# start of DATA EXTRACT

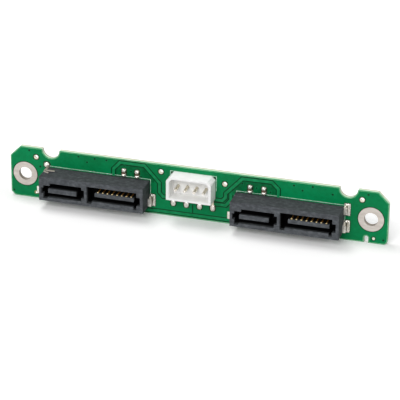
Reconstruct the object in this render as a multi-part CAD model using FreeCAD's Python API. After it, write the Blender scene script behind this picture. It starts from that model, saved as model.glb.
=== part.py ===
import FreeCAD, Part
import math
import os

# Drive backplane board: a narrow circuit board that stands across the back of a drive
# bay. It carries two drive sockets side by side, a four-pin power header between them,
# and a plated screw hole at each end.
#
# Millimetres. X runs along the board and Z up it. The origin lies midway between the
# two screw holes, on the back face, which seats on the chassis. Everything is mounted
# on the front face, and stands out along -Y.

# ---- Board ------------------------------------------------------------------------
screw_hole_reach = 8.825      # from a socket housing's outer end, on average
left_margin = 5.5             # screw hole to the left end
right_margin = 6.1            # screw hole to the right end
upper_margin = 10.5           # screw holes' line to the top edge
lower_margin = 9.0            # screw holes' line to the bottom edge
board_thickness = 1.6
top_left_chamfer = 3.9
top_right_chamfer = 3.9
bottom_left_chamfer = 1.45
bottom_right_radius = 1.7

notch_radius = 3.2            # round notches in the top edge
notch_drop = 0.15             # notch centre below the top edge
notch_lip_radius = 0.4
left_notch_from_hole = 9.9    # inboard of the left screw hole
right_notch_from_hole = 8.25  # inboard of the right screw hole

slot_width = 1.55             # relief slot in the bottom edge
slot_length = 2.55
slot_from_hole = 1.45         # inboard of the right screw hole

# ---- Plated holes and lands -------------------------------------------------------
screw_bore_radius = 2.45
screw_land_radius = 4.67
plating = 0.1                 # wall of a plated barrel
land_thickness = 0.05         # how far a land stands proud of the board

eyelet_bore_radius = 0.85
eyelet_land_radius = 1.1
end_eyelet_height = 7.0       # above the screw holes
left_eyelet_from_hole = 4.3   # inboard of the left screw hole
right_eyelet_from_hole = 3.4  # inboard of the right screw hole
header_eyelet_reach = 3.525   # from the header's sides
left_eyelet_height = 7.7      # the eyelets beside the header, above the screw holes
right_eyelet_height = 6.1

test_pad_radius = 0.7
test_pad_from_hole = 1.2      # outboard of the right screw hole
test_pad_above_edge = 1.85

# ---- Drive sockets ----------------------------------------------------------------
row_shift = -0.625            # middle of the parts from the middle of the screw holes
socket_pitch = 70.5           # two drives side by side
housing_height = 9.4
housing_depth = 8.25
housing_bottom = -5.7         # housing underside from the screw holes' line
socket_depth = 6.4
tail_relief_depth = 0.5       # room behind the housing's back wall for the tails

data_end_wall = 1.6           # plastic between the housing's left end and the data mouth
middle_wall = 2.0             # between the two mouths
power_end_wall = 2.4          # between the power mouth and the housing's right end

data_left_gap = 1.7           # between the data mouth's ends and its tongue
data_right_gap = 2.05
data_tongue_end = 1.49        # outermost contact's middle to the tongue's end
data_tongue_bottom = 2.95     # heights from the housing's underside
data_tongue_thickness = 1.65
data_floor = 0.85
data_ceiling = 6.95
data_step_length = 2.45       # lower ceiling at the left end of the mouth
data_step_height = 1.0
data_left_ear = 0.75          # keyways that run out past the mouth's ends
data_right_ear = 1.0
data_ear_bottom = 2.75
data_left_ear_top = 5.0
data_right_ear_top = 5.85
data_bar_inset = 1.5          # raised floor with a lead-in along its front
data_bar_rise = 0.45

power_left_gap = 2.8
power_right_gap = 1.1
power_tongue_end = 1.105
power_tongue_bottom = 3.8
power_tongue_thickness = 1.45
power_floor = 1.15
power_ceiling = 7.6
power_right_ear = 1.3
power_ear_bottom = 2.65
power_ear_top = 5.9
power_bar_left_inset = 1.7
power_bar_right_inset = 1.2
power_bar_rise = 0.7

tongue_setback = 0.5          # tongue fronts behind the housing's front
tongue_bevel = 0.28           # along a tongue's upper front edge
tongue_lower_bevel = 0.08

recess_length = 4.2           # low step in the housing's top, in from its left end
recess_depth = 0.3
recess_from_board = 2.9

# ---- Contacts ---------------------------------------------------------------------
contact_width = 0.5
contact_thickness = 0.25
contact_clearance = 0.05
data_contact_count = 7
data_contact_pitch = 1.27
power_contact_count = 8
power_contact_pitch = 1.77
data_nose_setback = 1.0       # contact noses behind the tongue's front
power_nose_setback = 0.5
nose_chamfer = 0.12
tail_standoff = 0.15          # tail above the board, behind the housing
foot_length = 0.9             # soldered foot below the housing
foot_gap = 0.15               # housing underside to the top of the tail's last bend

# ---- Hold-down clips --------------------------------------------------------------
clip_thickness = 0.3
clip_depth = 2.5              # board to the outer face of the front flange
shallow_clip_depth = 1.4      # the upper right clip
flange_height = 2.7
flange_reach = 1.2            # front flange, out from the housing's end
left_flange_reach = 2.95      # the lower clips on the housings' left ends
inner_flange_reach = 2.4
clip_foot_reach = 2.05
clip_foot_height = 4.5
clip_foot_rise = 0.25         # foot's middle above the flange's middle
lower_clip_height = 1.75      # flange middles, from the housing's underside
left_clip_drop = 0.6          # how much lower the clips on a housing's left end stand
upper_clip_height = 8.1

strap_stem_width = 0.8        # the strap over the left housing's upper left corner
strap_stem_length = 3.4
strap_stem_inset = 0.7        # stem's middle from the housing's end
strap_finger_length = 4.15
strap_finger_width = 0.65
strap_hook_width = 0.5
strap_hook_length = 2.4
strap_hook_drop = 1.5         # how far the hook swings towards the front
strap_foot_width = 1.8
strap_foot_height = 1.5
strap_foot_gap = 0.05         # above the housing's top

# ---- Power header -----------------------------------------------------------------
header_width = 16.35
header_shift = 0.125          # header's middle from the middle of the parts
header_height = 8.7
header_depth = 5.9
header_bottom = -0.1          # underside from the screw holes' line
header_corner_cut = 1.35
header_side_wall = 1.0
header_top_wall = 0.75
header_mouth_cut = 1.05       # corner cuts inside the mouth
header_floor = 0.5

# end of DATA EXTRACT

*PROBLEM DESCRIPTION*.
Write out the entire listing exactly.

*TASK ANSWER*.
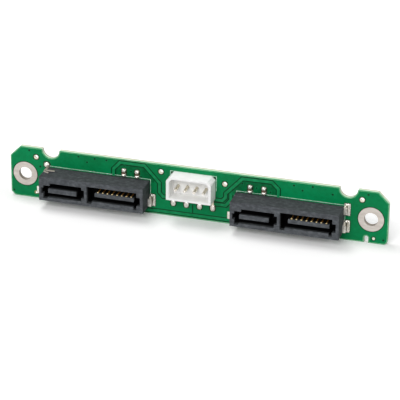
Reconstruct the object in this render as a multi-part CAD model using FreeCAD's Python API. After it, write the Blender scene script behind this picture. It starts from that model, saved as model.glb.
=== part.py ===
import FreeCAD, Part
import math
import os

# Drive backplane board: a narrow circuit board that stands across the back of a drive
# bay. It carries two drive sockets side by side, a four-pin power header between them,
# and a plated screw hole at each end.
#
# Millimetres. X runs along the board and Z up it. The origin lies midway between the
# two screw holes, on the back face, which seats on the chassis. Everything is mounted
# on the front face, and stands out along -Y.

# ---- Board ------------------------------------------------------------------------
screw_hole_reach = 8.825      # from a socket housing's outer end, on average
left_margin = 5.5             # screw hole to the left end
right_margin = 6.1            # screw hole to the right end
upper_margin = 10.5           # screw holes' line to the top edge
lower_margin = 9.0            # screw holes' line to the bottom edge
board_thickness = 1.6
top_left_chamfer = 3.9
top_right_chamfer = 3.9
bottom_left_chamfer = 1.45
bottom_right_radius = 1.7

notch_radius = 3.2            # round notches in the top edge
notch_drop = 0.15             # notch centre below the top edge
notch_lip_radius = 0.4
left_notch_from_hole = 9.9    # inboard of the left screw hole
right_notch_from_hole = 8.25  # inboard of the right screw hole

slot_width = 1.55             # relief slot in the bottom edge
slot_length = 2.55
slot_from_hole = 1.45         # inboard of the right screw hole

# ---- Plated holes and lands -------------------------------------------------------
screw_bore_radius = 2.45
screw_land_radius = 4.67
plating = 0.1                 # wall of a plated barrel
land_thickness = 0.05         # how far a land stands proud of the board

eyelet_bore_radius = 0.85
eyelet_land_radius = 1.1
end_eyelet_height = 7.0       # above the screw holes
left_eyelet_from_hole = 4.3   # inboard of the left screw hole
right_eyelet_from_hole = 3.4  # inboard of the right screw hole
header_eyelet_reach = 3.525   # from the header's sides
left_eyelet_height = 7.7      # the eyelets beside the header, above the screw holes
right_eyelet_height = 6.1

test_pad_radius = 0.7
test_pad_from_hole = 1.2      # outboard of the right screw hole
test_pad_above_edge = 1.85

# ---- Drive sockets ----------------------------------------------------------------
row_shift = -0.625            # middle of the parts from the middle of the screw holes
socket_pitch = 70.5           # two drives side by side
housing_height = 9.4
housing_depth = 8.25
housing_bottom = -5.7         # housing underside from the screw holes' line
socket_depth = 6.4
tail_relief_depth = 0.5       # room behind the housing's back wall for the tails

data_end_wall = 1.6           # plastic between the housing's left end and the data mouth
middle_wall = 2.0             # between the two mouths
power_end_wall = 2.4          # between the power mouth and the housing's right end

data_left_gap = 1.7           # between the data mouth's ends and its tongue
data_right_gap = 2.05
data_tongue_end = 1.49        # outermost contact's middle to the tongue's end
data_tongue_bottom = 2.95     # heights from the housing's underside
data_tongue_thickness = 1.65
data_floor = 0.85
data_ceiling = 6.95
data_step_length = 2.45       # lower ceiling at the left end of the mouth
data_step_height = 1.0
data_left_ear = 0.75          # keyways that run out past the mouth's ends
data_right_ear = 1.0
data_ear_bottom = 2.75
data_left_ear_top = 5.0
data_right_ear_top = 5.85
data_bar_inset = 1.5          # raised floor with a lead-in along its front
data_bar_rise = 0.45

power_left_gap = 2.8
power_right_gap = 1.1
power_tongue_end = 1.105
power_tongue_bottom = 3.8
power_tongue_thickness = 1.45
power_floor = 1.15
power_ceiling = 7.6
power_right_ear = 1.3
power_ear_bottom = 2.65
power_ear_top = 5.9
power_bar_left_inset = 1.7
power_bar_right_inset = 1.2
power_bar_rise = 0.7

tongue_setback = 0.5          # tongue fronts behind the housing's front
tongue_bevel = 0.28           # along a tongue's upper front edge
tongue_lower_bevel = 0.08

recess_length = 4.2           # low step in the housing's top, in from its left end
recess_depth = 0.3
recess_from_board = 2.9

# ---- Contacts ---------------------------------------------------------------------
contact_width = 0.5
contact_thickness = 0.25
contact_clearance = 0.05
data_contact_count = 7
data_contact_pitch = 1.27
power_contact_count = 8
power_contact_pitch = 1.77
data_nose_setback = 1.0       # contact noses behind the tongue's front
power_nose_setback = 0.5
nose_chamfer = 0.12
tail_standoff = 0.15          # tail above the board, behind the housing
foot_length = 0.9             # soldered foot below the housing
foot_gap = 0.15               # housing underside to the top of the tail's last bend

# ---- Hold-down clips --------------------------------------------------------------
clip_thickness = 0.3
clip_depth = 2.5              # board to the outer face of the front flange
shallow_clip_depth = 1.4      # the upper right clip
flange_height = 2.7
flange_reach = 1.2            # front flange, out from the housing's end
left_flange_reach = 2.95      # the lower clips on the housings' left ends
inner_flange_reach = 2.4
clip_foot_reach = 2.05
clip_foot_height = 4.5
clip_foot_rise = 0.25         # foot's middle above the flange's middle
lower_clip_height = 1.75      # flange middles, from the housing's underside
left_clip_drop = 0.6          # how much lower the clips on a housing's left end stand
upper_clip_height = 8.1

strap_stem_width = 0.8        # the strap over the left housing's upper left corner
strap_stem_length = 3.4
strap_stem_inset = 0.7        # stem's middle from the housing's end
strap_finger_length = 4.15
strap_finger_width = 0.65
strap_hook_width = 0.5
strap_hook_length = 2.4
strap_hook_drop = 1.5         # how far the hook swings towards the front
strap_foot_width = 1.8
strap_foot_height = 1.5
strap_foot_gap = 0.05         # above the housing's top

# ---- Power header -----------------------------------------------------------------
header_width = 16.35
header_shift = 0.125          # header's middle from the middle of the parts
header_height = 8.7
header_depth = 5.9
header_bottom = -0.1          # underside from the screw holes' line
header_corner_cut = 1.35
header_side_wall = 1.0
header_top_wall = 0.75
header_mouth_cut = 1.05       # corner cuts inside the mouth
header_floor = 0.5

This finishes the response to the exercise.